20. Explain the structure of the new Panchayati Raj institutions, both in rural and urban areas.

Answer: Rural Local Government is known by the name of Panachayati Raj/ Democratic decentralization.

  • Each village or group of villages has a Gram Panchayat.
  • Panch, President or Sarpanch are directly elected by all the adult population of the village and is the decision-making body.
  • The Panchayat works under the supervision of Gram Sabha, with all the voters as its members.
  • The local structure goes up to the district level—a group of Gram Panchayats form a Panchayat Samiti or Block or Mandal.
  • All the Panchayat Samitis or Mandals together constitute the Zilla Parishad which consists of elected members.
  • Lok Sabha members, Local MLAs and officers are also members of the Zilla Parishad.
  • Its Chairperson is the political head of the Parishad.

Urban areas local bodies.

  • Municipalities are set up in towns.
  • Big cities are constituted into Municipal Corporations.
  • Both are controlled by elected bodies consisting of people’s representatives.
  • Municipal chairperson is the political head of the Municipality.
    The head of Municipal Corporation is an officer called the Mayor.

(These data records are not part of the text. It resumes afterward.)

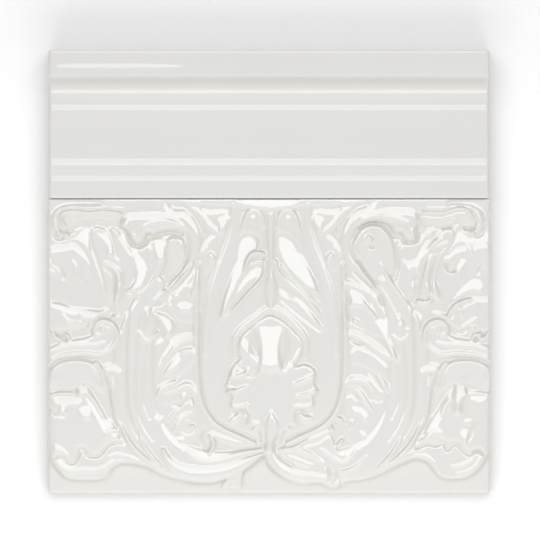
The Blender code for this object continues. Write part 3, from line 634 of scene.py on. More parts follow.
def draw_palmette(relief):
    """The palmette: its body, fan of petals, side lobes and hood."""
    relief.leaf(2.2, 1.1, (0.6, 61.8), (-3, 60.4), (-6.4, 57.6), (-9.4, 55), (-10.8, 52), (-10.9, 49),
                (-10.2, 46.6), (-12.2, 44.6), (-13.8, 41.6), (-14.2, 39.8), (-15.3, 37.2), (-14.4, 35),
                (-12.9, 33.4), (-13.6, 31), (-12.8, 28.8), (-10.8, 28.2), (-8.8, 28.9), (-7.4, 27),
                (-7.8, 23), (-4, 22.6), (-1.4, 20), (0.6, 17), (3.4, 20.2), (6.4, 22.8), (9.4, 23.6),
                (9.2, 27), (10.2, 29.3), (13, 28.4), (15.2, 29.3), (15.8, 32), (15.4, 33.4),
                (17.4, 35.4), (15.9, 38), (16.4, 41.6), (15, 43.6), (12.2, 44.8), (9, 44.2), (11.6, 48),
                (12, 52.6), (9.6, 55.6), (5.2, 59.6), lean=0.3)
    relief.ramp(1.3, 0.085, 0.4, (-3.4, 57), (0.5, 57.3), (4.6, 57), (3.9, 50), (4.8, 44.6),
                (7.4, 41.8), (6.4, 40.2), (3, 41), (0, 40.2), (-2.6, 41), (-5.6, 39.2), (-4.4, 42.6),
                (-3.6, 46), (-3.2, 50))
    relief.ramp(0.9, 0.12, 0.5, (-10.6, 52.6), (-9.2, 53.4), (-7.4, 52.6), (-6.6, 50), (-5, 47.6),
                (-3.2, 46.8), (-3, 42), (-4.2, 43.8), (-7, 46), (-9.8, 49.6))
    relief.ramp(0.9, 0.12, 0.5, (6.3, 42.2), (8, 46), (10.2, 50), (11.3, 50), (10.2, 45.4), (8.4, 42.8))
    relief.groove(0.5, (0.6, 1.9, 1.4), (-4.9, 56.4), (-5.2, 52), (-4.4, 48.4))
    relief.groove(0.5, (0.6, 1.6, 1.0), (6.2, 56.4), (6.2, 50), (5.2, 43.8))
    relief.groove(0.5, (0.4, 0.7, 0.4), (-11.6, 44), (-9, 43), (-7.6, 41), (-6.4, 40.4), (-4.2, 41.4),
                  (-3.4, 43.4))
    relief.lobe(2.7, (1.0, 1.6, 0.6), (-13, 40.4), (-10, 40.8), (-7.4, 41.6))
    relief.lobe(2.75, (1.1, 1.7, 0.5), (-13.8, 35.2), (-11, 35.6), (-7.6, 37))
    relief.lobe(2.6, (0.9, 1.3, 0.5), (-12.4, 30), (-10, 30), (-7.4, 30.6))
    relief.ramp(0.4, 0.3, 0.5, (-13.4, 41.8), (-12, 42), (-12.2, 40.2), (-13.4, 40.4))
    relief.ramp(0.4, 0.3, 0.5, (-8, 43.2), (-6.8, 43.4), (-6.9, 41.4), (-8, 41.6))
    relief.ramp(0.5, 0.3, 0.5, (-14.2, 36.4), (-12.6, 36.8), (-11.4, 35.2), (-12, 33.9), (-13.6, 34.8))
    relief.ramp(0.4, 0.3, 0.5, (-8.6, 30.4), (-7, 30.6), (-6.8, 28.6), (-8, 28.8))
    relief.ramp(0.4, 0.3, 0.5, (-5.6, 24.8), (-3.4, 24.8), (-3.6, 23), (-5.4, 23.2))
    relief.ramp(0.5, 0.25, 0.5, (10.2, 37.2), (12, 39.8), (14.6, 41.2), (15, 39.6), (12.6, 38))
    relief.ramp(0.5, 0.25, 0.5, (12, 33.5), (13.2, 35), (16, 35.8), (16.4, 34.8), (14, 33.8))
    relief.ramp(0.4, 0.3, 0.5, (9, 30), (10.4, 31), (11.2, 30.4), (9.8, 29.4))
    relief.lobe(2.75, (0.5, 1.8, 1.2), (8.6, 37.6), (12, 39), (14.8, 40.2))
    relief.lobe(2.7, (0.5, 1.5, 1.1), (9.4, 33.6), (13, 34.2), (16, 35.2))
    relief.lobe(2.6, (0.5, 1.2, 0.9), (8.8, 29.9), (12, 30), (14.6, 30.6))
    relief.groove(0.5, (0.3, 0.8, 0.3), (-12.6, 27.9), (-11, 27.5), (-9, 28), (-7.4, 27))
    relief.groove(0.5, (0.3, 0.8, 0.3), (14.6, 27.8), (12.8, 27.5), (10.4, 28.4))
    relief.bank(2.3, (0.5, 0.9, 0.5), (-5.6, 21.8), (-3.2, 22.4), (-2.2, 20.4), (-2, 17.6))
    relief.bank(2.3, (0.5, 0.9, 0.5), (7.2, 22.2), (5, 22.4), (4, 20.2), (3, 17.6))
    relief.bank(2.0, (1.0, 1.5, 1.0), (-13, 24.8), (-11.4, 25.4), (-9.6, 27.2))
    relief.bank(2.0, (1.0, 1.4, 1.0), (14.6, 25.6), (12.4, 25.2), (10.6, 27))
    relief.bank(1.9, (0.7, 1.4, 0.7), (-11.8, 47), (-12, 51), (-11.5, 54.2), (-8.6, 57.5), (-4.6, 60.4),
                (-1.8, 62.6), (0.8, 63.4), (4.4, 62), (8.4, 58.6), (12.2, 54.2), (12.9, 50.6),
                (12.6, 46.6))


def draw_knot(relief):
    """The pointed bud at the palmette's foot."""
    relief.leaf(2.85, 1.5, (0.6, 29.6), (-0.8, 27), (-1.7, 24), (-1.7, 21), (-1.4, 17.6), (-1.2, 14),
                (1.6, 14), (2, 18), (3.4, 20.8), (4, 23.4), (3, 26.4))


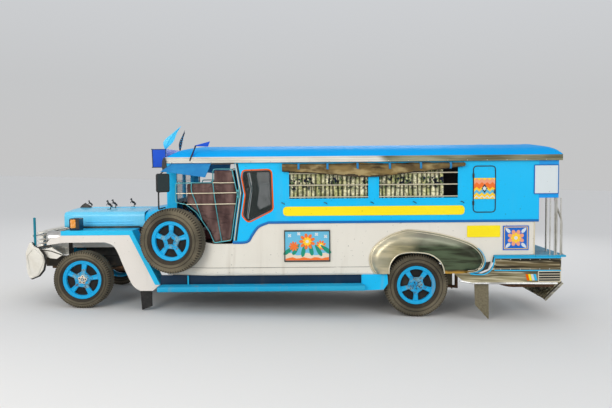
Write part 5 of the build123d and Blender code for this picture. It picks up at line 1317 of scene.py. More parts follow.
bumper.loft([[at(bumperU(y) + a, y, v) for a, v in bumperSection]
    for y in [-860 + 43 * k for k in range(41)]])
lobeBead = rounded([(-590, 296), (-512, 380), (-416, 292), (-404, 226), (-470, 80), (-552, 42)], 22, 3)
lobes = [(-606, 318), (-596, 352), (-558, 440), (-534, 446), (-512, 398), (-455, 372), (-408, 300),
    (-393, 225), (-415, 130), (-468, 66), (-560, 28), (-592, 90)]
for side in (-1, 1):
    bumper.plate(rounded(lobes, 24, 4), onSide, side * 866, side * 842, 30)
    bumper.tube(lineAt(side * 868, lobeBead), 5, 6, closed=True)
    bumper.block(-655, -560, side * 355, side * 425, 140, 220, 0)
    # a larger black plate behind each lobe plate, showing past its rear and lower edges: partly a dark
    # backing, partly painted shadow of the plate
    grown = [(-500 + (u + 500) * 1.07 + 7, 210 + (v - 210) * 1.04 - 8) for u, v in lobes]
    bumper.plate(rounded(grown, 24, 4), onSide, side * 848, side * 836, 40, mark=1)
piece("bumper_bar", bumper, "body", ["bumper", "flapBlack"], "bright_metal", ("front_bumper",),
    bevel=1.5, angle=40)
guard = Shape()
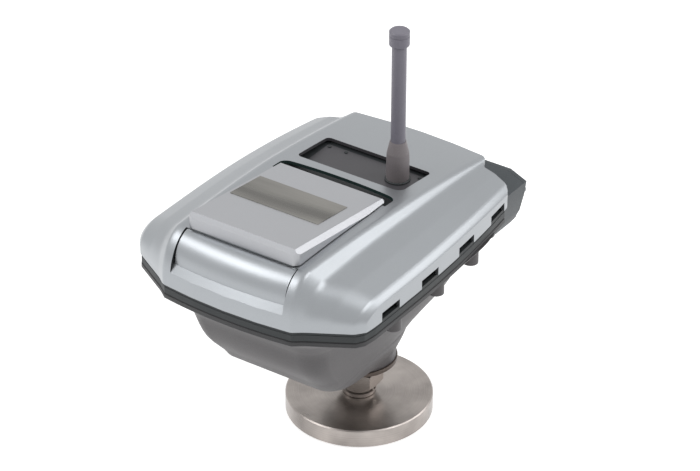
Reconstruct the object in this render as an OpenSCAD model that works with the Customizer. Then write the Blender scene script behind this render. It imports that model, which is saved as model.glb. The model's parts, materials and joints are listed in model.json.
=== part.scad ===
// Radar level transmitter on a plain process flange.
// Origin: centre of the flange's underside. +Z up, -Y towards the display nose.

/* [Process flange and neck] */
// Diameter of the plain process flange
flange_d = 152; // [140:1:165]
// Thickness of the flange
flange_t = 20; // [16:0.5:24]
// Bore of the microwave port in the flange's underside
port_d = 24; // [18:0.5:26]
// Outer diameter of the turned neck
neck_d = 30; // [28:0.5:33]
// Diameter of the collar that carries the housing
collar_d = 78; // [70:1:84]

/* [Housing] */
// Widest width of the housing and its cover
body_w = 270; // [262:1:278]
// Height of the housing's rim above the flange's underside
rim_z = 229; // [225:1:232]
// Distance of the nose from the flange's axis
nose_y = 233; // [229:1:236]
// Distance of the terminal compartment's rear face from the axis
rear_y = 140; // [136:1:142]
// Wall thickness of the cast housing
cast_wall = 6; // [5:0.5:7]
// Bore of the adapter that takes the cable gland
entry_d = 18.5; // [16:0.5:20]

/* [Outer cover] */
// Height of the cover's spine at its crest
spine_top = 295.5; // [293:0.5:297]
// Half width of the flat spine
spine_half = 80; // [78:0.5:81]
// Wall thickness of the cover
cover_wall = 3.5; // [3:0.25:4]
// Length of each notch along the skirt
notch_len = 30; // [24:1:34]
// Height of each notch
notch_h = 9.5; // [7:0.5:11]

/* [Display lid] */
// Width of the display lid
lid_w = 129; // [125:1:131]
// Height of the lid's front top edge
lid_front_z = 313.6; // [308:0.2:316]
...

21. How is federal power sharing more effective today than in the early years? Explain. (2017 OD)
Answer:

  1. Federal power sharing is more effective because of the nature of democratic politics in India. It has ensured that the spirit of federalism, respect for diversity and desire for living together have become a shared ideal in our country.
  2. Federal power sharing has helped to inculcate a habit of democratic participation. Federal power sharing is the best way to realise one important principle of democracy, namely local self-government. Constitutional status for local government has helped to deepen democracy.
    • It has increased women’s representation and voice in democracy.
    • Federal power sharing has led to formation of linguistic states which has actually made the country more united. It has also made administration easier.
    • It reduces the power of the Central government and gives power to regional governments.